I just got a speed-up of factor ~17 on some BigInt code by using inplace operations, see https://discourse.julialang.org/t/a-plea-for-int-overflow-checking-as-the-default/3338/75?u=foobar_lv2.

Consider the line n=3*n+1, appearing in an inner loop. If n::BigInt, then this line is terrible, and one must ccall into libgmp in order to do this operation in-place and avoid the allocation.

The best way of writing this would be @. n=3*n+1 and have the macro figure out what to do. Then, one would also want to update the macro/lowering to also work for plain integers.

Is this doable?
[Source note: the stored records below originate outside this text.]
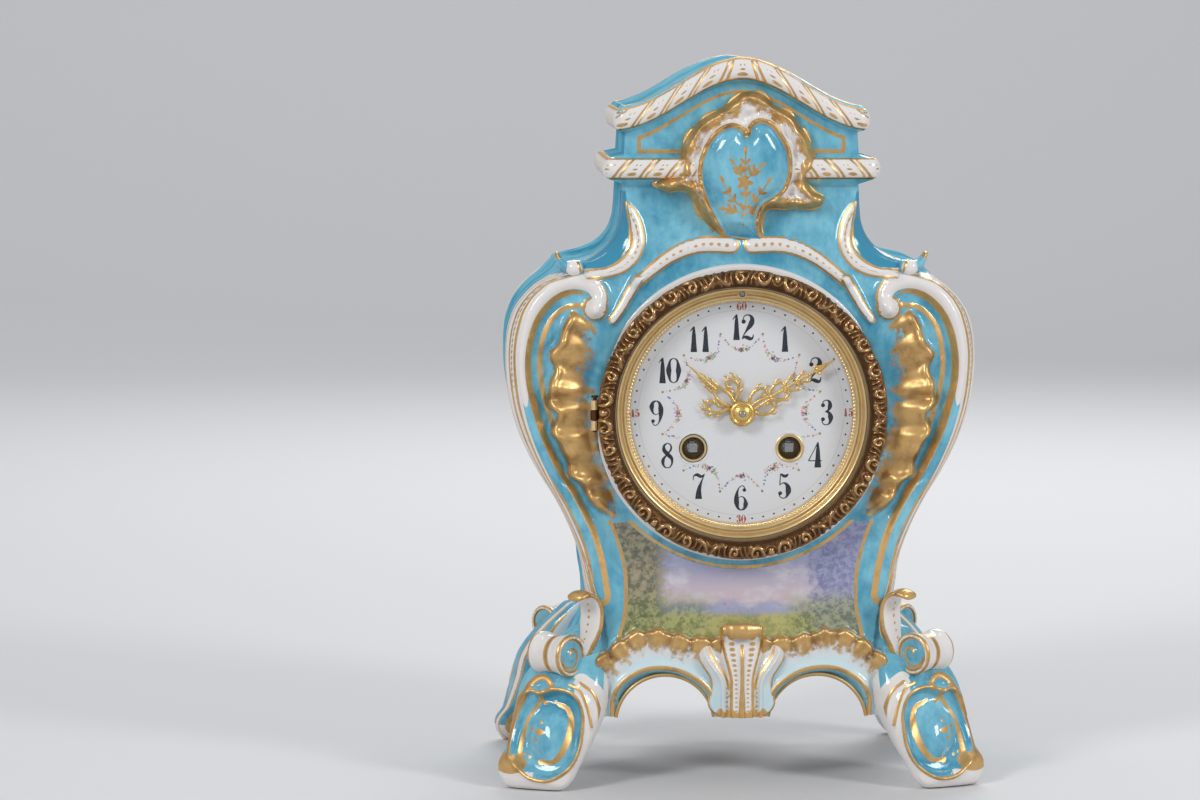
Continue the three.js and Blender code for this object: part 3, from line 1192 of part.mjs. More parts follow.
function trains() {
  addPart('going_barrel', barrel(GOING_BARREL_AT, INTERMEDIATE_AT), 'brass');
  addPart('strike_barrel', barrel(STRIKE_BARREL_AT, STRIKE_SECOND_AT), 'brass');
  addPart('going_winding_arbor', windingArbor(GOING_BARREL_AT), 'steel');
  addPart('strike_winding_arbor', windingArbor(STRIKE_BARREL_AT), 'steel');
  const barrelPinion = [BARREL_TEETH_AT - 0.6, BARREL_TEETH_AT + BARREL_TEETH_WIDTH + 0.6];
  addPart('intermediate_wheel', trainWheel(
    INTERMEDIATE_AT,
    { driver: GOING_BARREL_AT, module: BARREL_MODULE, span: barrelPinion },
    { follower: CENTRE_AT, module: CENTRE_MODULE, depth: INTERMEDIATE_PLANE },
  ), 'brass');
  const z = DIAL_HEIGHT;
  const centreWheel = join([
    trainWheel(
      CENTRE_AT,
      {
        driver: INTERMEDIATE_AT,
        module: CENTRE_MODULE,
        span: [INTERMEDIATE_PLANE - 0.8, INTERMEDIATE_PLANE + 2.2],
      },
      { follower: THIRD_AT, module: CENTRE_MODULE, depth: CENTRE_PLANE },
    ),
    rod(ARBOR_RADIUS, MINUTE_HAND_FRONT + 0.3, plane(1), 0, z, 10),
  ]);
  addPart('centre_wheel', centreWheel, 'brass');
  addPart('third_wheel', trainWheel(
    THIRD_AT,
    { driver: CENTRE_AT, module: CENTRE_MODULE, span: [CENTRE_PLANE - 0.7, CENTRE_PLANE + 2] },
    { follower: ESCAPE_AT, module: ESCAPE_MODULE, depth: THIRD_PLANE },
  ), 'brass');
  addPart('escape_wheel', escapeWheel(), 'brass');

  const [secondX, secondRise] = STRIKE_SECOND_AT;
  const secondWheel = join([
    trainWheel(
      STRIKE_SECOND_AT,
      {
        driver: STRIKE_BARREL_AT,
        module: BARREL_MODULE,
        span: [BARREL_TEETH_AT - 0.6, STRIKE_SECOND_PLANE + 0.3],
      },
      { follower: PIN_WHEEL_AT, module: CENTRE_MODULE, depth: STRIKE_SECOND_PLANE },
    ),
    rod(ARBOR_RADIUS, plane(PLATE_SPACING - 2), BACK_PLATE_BACK + 2.6, secondX, z + secondRise, 10),
  ]);
  addPart('strike_second_wheel', secondWheel, 'brass');
  const pins = [0, 1, 2, 3].map((i) => {
    const [x, rise] = stepFrom(PIN_WHEEL_AT, 6.3, 45 + 90 * i);
    return rod(0.5, plane(PIN_WHEEL_PLANE + 0.5), plane(PIN_WHEEL_PLANE + 3.4), x, z + rise, 6);
  });
  const pinWheel = trainWheel(
    PIN_WHEEL_AT,
    {
      driver: STRIKE_SECOND_AT,
      module: CENTRE_MODULE,
      span: [STRIKE_SECOND_PLANE - 0.6, STRIKE_SECOND_PLANE + 1.9],
    },
    { follower: FLY_AT, module: FLY_MODULE, depth: PIN_WHEEL_PLANE },
  );
  addPart('pin_wheel', join([pinWheel, ...pins]), 'brass');
  const flyX = FLY_AT[0];
  const flyZ = z + FLY_AT[1];
  const fly = join([
    trainWheel(
      FLY_AT,
      { driver: PIN_WHEEL_AT, module: FLY_MODULE, span: [PIN_WHEEL_PLANE - 0.6, PIN_WHEEL_PLANE + 1.9] },
    ),
    block(flyX - FLY_RADIUS, flyX + FLY_RADIUS, plane(14), plane(26), flyZ - 0.3, flyZ + 0.3),
  ]);
  addPart('strike_fly', fly, 'brass');

  const countPoints = [];
  for (let i = 0; i < 12; i++) {
    const start = (i / 12) * 2 * Math.PI;
    for (const [share, radius] of [[0, 1], [0.25, 1], [0.3, 0.86], [0.9, 0.86]]) {
      const angle = start + (share * 2 * Math.PI) / 12;
      countPoints.push(
        [COUNT_WHEEL_RADIUS * radius * Math.cos(angle), COUNT_WHEEL_RADIUS * radius * Math.sin(angle)],
      );
    }
  }
  const countWheel = plate(outline(countPoints), BACK_PLATE_BACK + 0.9, BACK_PLATE_BACK + 2);
  const countBore = rod(ARBOR_RADIUS + SEAT_GAP, BACK_PLATE_BACK, BACK_PLATE_BACK + 3, 0, 0, 10);
  addPart('count_wheel', countWheel.subtract(countBore).translate([secondX, 0, z + secondRise]), 'brass');
}

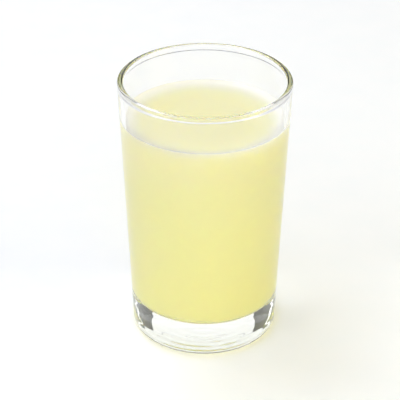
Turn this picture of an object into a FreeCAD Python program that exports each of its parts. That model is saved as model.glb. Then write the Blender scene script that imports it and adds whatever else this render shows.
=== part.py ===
"""Glass of lemonade: a plain straight-sided tumbler with a thick base, filled with cloudy lemonade.

Units are millimetres. +Z is up, and the origin is the middle of the ring that the glass stands on.
Both solids are turned about Z from outlines drawn in the XZ plane.
"""

import FreeCAD, Part

import math
import os

# The tumbler
HEIGHT = 115.0
RIM_DIAMETER = 70.8
RIM_BEAD = 2.5
BEAD_STRAIGHT = 0.6
BEAD_FILLET = 1.6
BASE_DIAMETER = 61.7
RIM_WALL = 1.9
FLOOR_WALL = 2.8
BASE_THICKNESS = 15.0
FLOOR_CORNER_RADIUS = 4.0
BASE_EDGE_RADIUS = 3.0
FOOT_WIDTH = 2.4
UNDERSIDE_HOLLOW = 0.6

# The lemonade
HEADSPACE = 18.4
MENISCUS_RISE = 2.2
MENISCUS_DECAY = 2.7
MENISCUS_WIDTH = 11.0
MENISCUS_STEPS = 8

AXIS_START = FreeCAD.Vector(0, 0, 0)
AXIS_DIRECTION = FreeCAD.Vector(0, 0, 1)


def point(radius, height):
    """A point of an outline: its distance from the axis, and its height above the table."""
    return FreeCAD.Vector(radius, 0, height)


def bead_centre():
    """The centre of the rounding at the rim, which the crest and the widest point of the rim lie on."""
    return point((RIM_DIAMETER - RIM_BEAD) / 2, HEIGHT - RIM_BEAD / 2)


def taper():
    """The angle by which the outside leans out: it runs straight from the base and just touches the bead."""
    reach = bead_centre() - point(BASE_DIAMETER / 2, 0)
    return math.atan2(reach.x, reach.z) + math.asin(RIM_BEAD / 2 / reach.Length)


def outer_radius(height):
    """The tumbler's outside, a straight taper."""
    return BASE_DIAMETER / 2 + height * math.tan(taper())


def inner_radius(height):
    """The tumbler's inside, a straight taper from the cavity's floor to the rim."""
    share = (height - BASE_THICKNESS) / (HEIGHT - BASE_THICKNESS)
    return outer_radius(height) - FLOOR_WALL + (FLOOR_WALL - RIM_WALL) * share


def line(start, end):
    return Part.LineSegment(start, end).toShape()


def arc(start, middle, end):
    return Part.Arc(start, middle, end).toShape()


def rounded_corner(before, corner, after, radius):
    """The arc that rounds a corner between two straight runs, as its first, middle and last point."""
    back = (before - corner).normalize()
    ahead = (after - corner).normalize()
    half_angle = back.getAngle(ahead) / 2
    bisector = (back + ahead).normalize()
    reach = radius / math.tan(half_angle)
    first = corner + back * reach
    middle = corner + bisector * (radius / math.sin(half_angle) - radius)
    last = corner + ahead * reach
    return first, middle, last


def cavity_outline(top):
    """The cavity's floor, corner and wall, from the axis out and up to a height."""
    centre = point(0, BASE_THICKNESS)
    corner = point(inner_radius(BASE_THICKNESS), BASE_THICKNESS)
    wall_top = point(inner_radius(top), top)
    first, middle, last = rounded_corner(centre, corner, wall_top, FLOOR_CORNER_RADIUS)
    return [line(centre, first), arc(first, middle, last), line(last, wall_top)]


def underside_outline(foot_inside):
    """The shallow spherical hollow under the base, from the axis out to the foot ring."""
    sphere_radius = (foot_inside**2 + UNDERSIDE_HOLLOW**2) / (2 * UNDERSIDE_HOLLOW)
    half_way = foot_inside / 2
    drop = sphere_radius - math.sqrt(sphere_radius**2 - half_way**2)
    return arc(point(0, UNDERSIDE_HOLLOW), point(half_way, UNDERSIDE_HOLLOW - drop), point(foot_inside, 0))


def turned(edges):
    """The solid swept by a closed outline through a full turn about the axis."""
    outline = Part.Wire(Part.__sortEdges__(edges))
    return Part.Face(outline).revolve(AXIS_START, AXIS_DIRECTION, 360)


def bead_underside(centre):
    """The bead's lower rounding on the inside, and the fillet that takes it into the wall.

    Gives the edges from the bead to the wall, and the point they end on.
    """
    radius = RIM_BEAD / 2
    high = point(inner_radius(HEIGHT), HEIGHT)
    low = point(inner_radius(BASE_THICKNESS), BASE_THICKNESS)
    down = (low - high).normalize()
    away = FreeCAD.Vector(down.z, 0, -down.x)
    foot = high + down * (centre - high).dot(down)
    depth = (foot - centre).dot(away)
    drop = math.sqrt((radius + BEAD_FILLET) ** 2 - (depth + BEAD_FILLET) ** 2)
    neck = foot + down * drop
    fillet_centre = neck + away * BEAD_FILLET
    inward = FreeCAD.Vector(-math.cos(taper()), 0, math.sin(taper()))
    towards_fillet = (fillet_centre - centre).normalize()
    joint = centre + towards_fillet * radius
    bead_middle = centre + (inward + towards_fillet).normalize() * radius
    fillet_middle = fillet_centre - (away + towards_fillet).normalize() * BEAD_FILLET
    edges = [arc(centre + inward * radius, bead_middle, joint), arc(joint, fillet_middle, neck)]
    return edges, neck


def tumbler():
    """Straight tapered glass with a rim that swells inwards to a round bead, a thick base and a foot ring."""
    radius = RIM_BEAD / 2
    upper = bead_centre()
    up = FreeCAD.Vector(math.sin(taper()), 0, math.cos(taper()))
    outward = FreeCAD.Vector(math.cos(taper()), 0, -math.sin(taper()))
    lower = upper - up * BEAD_STRAIGHT
    wall_end = upper + outward * radius
    inside, neck = bead_underside(lower)

    base_corner = point(outer_radius(0), 0)
    edge = rounded_corner(AXIS_START, base_corner, wall_end, BASE_EDGE_RADIUS)
    foot_outside, edge_middle, wall_start = edge
    foot_inside = point(foot_outside.x - FOOT_WIDTH, 0)

    edges = [
        underside_outline(foot_inside.x),
        line(foot_inside, foot_outside),
        arc(foot_outside, edge_middle, wall_start),
        line(wall_start, wall_end),
        arc(wall_end, upper + up * radius, upper - outward * radius),
        line(upper - outward * radius, lower - outward * radius),
        *inside,
        *cavity_outline(neck.z),
        line(point(0, BASE_THICKNESS), point(0, UNDERSIDE_HOLLOW)),
    ]
    return turned(edges)


def meniscus(level):
    """The curve by which the surface climbs the wall: an exponential that has died away at its width."""
    contact_height = level + MENISCUS_RISE
    contact_radius = inner_radius(contact_height)
    remainder = math.exp(-MENISCUS_WIDTH / MENISCUS_DECAY)
    points = []
    for step in range(MENISCUS_STEPS + 1):
        # Closer together near the wall, where the curve is steepest
        distance = MENISCUS_WIDTH * (step / MENISCUS_STEPS) ** 2
        share = (math.exp(-distance / MENISCUS_DECAY) - remainder) / (1 - remainder)
        points.append(point(contact_radius - distance, level + MENISCUS_RISE * share))
    curve = Part.BSplineCurve()
    curve.interpolate(points)
    return curve.toShape(), points[-1]


def lemonade():
    """The drink: it fills the cavity against the wall, up to a level surface that curls up at the glass."""
    level = HEIGHT - HEADSPACE
    curl, flat_edge = meniscus(level)
    edges = [
        *cavity_outline(level + MENISCUS_RISE),
        curl,
        line(flat_edge, point(0, level)),
        line(point(0, level), point(0, BASE_THICKNESS)),
    ]
    return turned(edges)


os.makedirs("parts", exist_ok=True)
for node, make in (("glass", tumbler), ("lemonade", lemonade)):
    solid = make()
    print(node, "valid", solid.isValid(), "volume in cm3", round(solid.Volume / 1000, 2))
    solid.exportStep(f"parts/{node}.step")
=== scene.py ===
"""Glass of lemonade: the looks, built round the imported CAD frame.

Run as a script it makes the tumbler, the drink and the studio, in metres, in the frame's own place.
Both pieces are turned on one lathe, a Geometry Nodes tree that sweeps an outline round the axis.
"""

import math

import bpy
from mathutils import Euler, Matrix, Vector, noise


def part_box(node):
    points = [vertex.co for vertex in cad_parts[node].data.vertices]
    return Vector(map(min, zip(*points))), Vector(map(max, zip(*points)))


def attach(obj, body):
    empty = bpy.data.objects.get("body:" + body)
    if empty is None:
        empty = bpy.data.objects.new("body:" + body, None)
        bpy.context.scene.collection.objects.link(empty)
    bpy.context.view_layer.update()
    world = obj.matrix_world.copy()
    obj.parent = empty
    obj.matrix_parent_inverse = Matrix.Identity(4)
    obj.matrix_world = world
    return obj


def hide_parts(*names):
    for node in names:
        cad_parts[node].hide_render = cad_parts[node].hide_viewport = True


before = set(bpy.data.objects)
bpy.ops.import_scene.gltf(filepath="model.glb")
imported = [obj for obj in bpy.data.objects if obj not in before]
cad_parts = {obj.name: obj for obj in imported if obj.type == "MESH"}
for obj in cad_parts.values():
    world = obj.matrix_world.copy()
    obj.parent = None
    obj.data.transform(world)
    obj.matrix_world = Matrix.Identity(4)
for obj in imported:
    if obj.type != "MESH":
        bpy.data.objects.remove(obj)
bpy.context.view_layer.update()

bl_info = {
    "name": "Glass of lemonade",
    "version": (1, 0, 0),
    "blender": (4, 5, 0),
    "location": "3D View > Sidebar > Lemonade",
    "description": "Makes a tumbler of cloudy lemonade and the studio it is shown in",
    "category": "Add Mesh",
}

GLASS_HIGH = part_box("glass")[1]
DRINK_LOW, DRINK_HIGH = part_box("lemonade")
BODY = "root"
MM = 0.001

# The unevenness that the mould leaves low in the glass: its height, the level that it stays under and the
# distance from one swell to the next. Under the last height it dies away, so that the foot stands flat
UNEVENNESS = 0.05 * MM
UNEVEN_BELOW = 1.0 * MM
UNEVEN_SPACING = 8 * MM
FOOT_CLEARANCE = 0.05 * MM

# The lathe: the radius of the circle that outlines are swept round, the segments in it, and how near two
# points have to be to be merged
SPINDLE = 0.1
SEGMENTS = 256
MERGE_DISTANCE = 0.001 * MM

# The number of steps in each stretch of an outline
CAVITY_FLOOR_STEPS = 12
CAVITY_WALL_STEPS = 24
CORNER_STEPS = 20
FOOT_STEPS = 2
OUTSIDE_STEPS = 28
CREST_STEPS = 18
BEAD_STEPS = 14
FILLET_STEPS = 10
UNDERSIDE_STEPS = 96
SURFACE_STEPS = 40

# The short first and last steps of a straight run
HOLD = 0.15 * MM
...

That is, (1) Make @. a NOP for immutables, so that people can write generic code that avoids allocations both for StaticArray and for Array, and (2) Teach @. to work on BigInt

Especially (1) might need breaking changes, if we also want X .= Y; to be equivalent to X = convert(typeof(X),Y); for immutable X (or alternatively be equivalent to X=Y).

mbauman · April 10, 2018, 10:27pm

See https://github.com/JuliaLang/julia/issues/19992 for some prior discussions here.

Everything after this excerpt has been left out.